Sofia Branco, in Jornal Público
Bob Geldof fez perguntas incómodas aos decisores reunidos em Lisboa para debater migrações
Começou por dizer que é "um amador" que não "tem de lidar com as minúcias da pobreza", como os políticos têm, todos os dias. Mas Bob Geldof, músico irlandês e activista dos direitos humanos, não se coibiu, como migrante que também é, de deixar muitas perguntas incómodas aos decisores presentes na Conferência de Alto Nível sobre Imigração Legal, que ontem terminou em Lisboa, no âmbito da presidência portuguesa da União Europeia (UE).
Queremos mesmo que a pobreza acabe? Queremos mesmo ajudar África, o continente "ignorado" e "o único que ficou de fora dos benefícios da globalização"?
"Desculpem, mas não acredito que sejam sérios, essa é a verdade...", admitiu Geldof, considerando "um escândalo" que tenham passado sete anos desde a primeira cimeira UE-África, quando, num menor espaço de tempo, a China já vai em três.
Aliás, Pequim foi invocada com frequência pelo activista, que não escondeu a preocupação com a ascensão chinesa no continente africano: "O que é que os chineses vêem em África que nós [os europeus] não estamos a ver?"
Geldof criticou ainda a UE, e Portugal concretamente, por estarem longe de cumprir as promessas feitas a África em matéria de ajuda pública ao desenvolvimento. "Todos nos movemos" e pela mesma razão essencial: a procura de "melhores oportunidades", realçou o activista, criticando a iniciativa da Comissão Europeia de atrair imigrantes altamente qualificados como "uma forma compassiva de racismo", "um campo minado, moralmente repulsivo". E deu um exemplo: a Zâmbia já perdeu três quartos dos seus pediatras, tem agora apenas doze, ficar sem mais um significa uma perda de oito por cento. "É isto que queremos?" Mais uma pergunta.
O secretário de Estado dos Negócios Estrangeiros e da Cooperação, João Gomes Cravinho, agradeceu o "duche de água fria" proporcionado pela intervenção de Geldof e classificou a sessão de ontem como uma ponte entre "aqueles que sabem e aqueles que fazem".
Pelos primeiros, Hein De Haas, da Universidade de Oxford, desmontou os "mitos" da imigração. Não há um fluxo maior do que sempre houve, mas um fluxo com direcções mais diversas e actualmente muito focado na Europa como destino.
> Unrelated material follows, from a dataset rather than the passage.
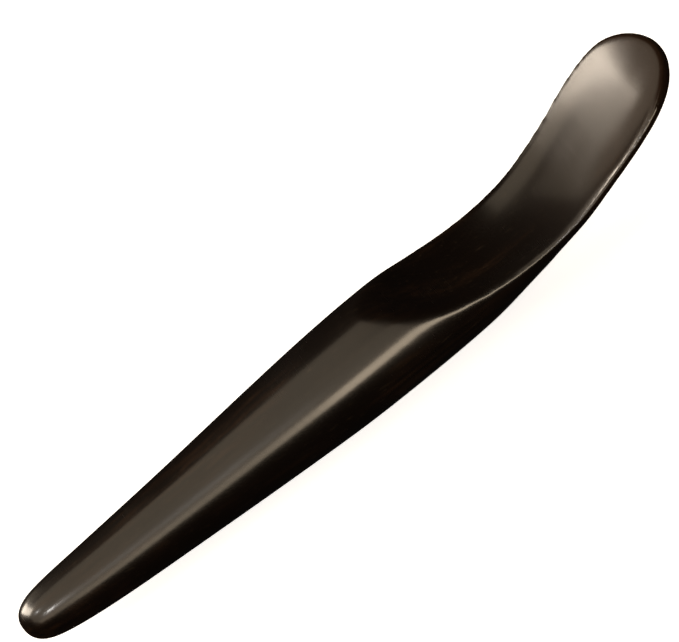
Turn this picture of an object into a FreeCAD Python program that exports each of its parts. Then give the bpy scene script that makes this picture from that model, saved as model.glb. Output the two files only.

Também nada indica que os mais pobres e menos educados migrem mais. E é mais do que certo que "a imigração não vai resolver o envelhecimento" da Europa e que "o controlo das fronteiras não diminui, mas apenas diversifica a imigração", sublinhou o investigador.
A tão propalada fuga de cérebros, diz Haas, também não é generalizada, assim como a migração circular não é a "panaceia" de todos os males, até porque "a procura de mão-de-obra barata e ilegal continuará", pois "não há vontade política para a combater". A única vontade que há, afirma Haas, é a de controlar os fluxos, porque é isso que "faz ganhar eleições".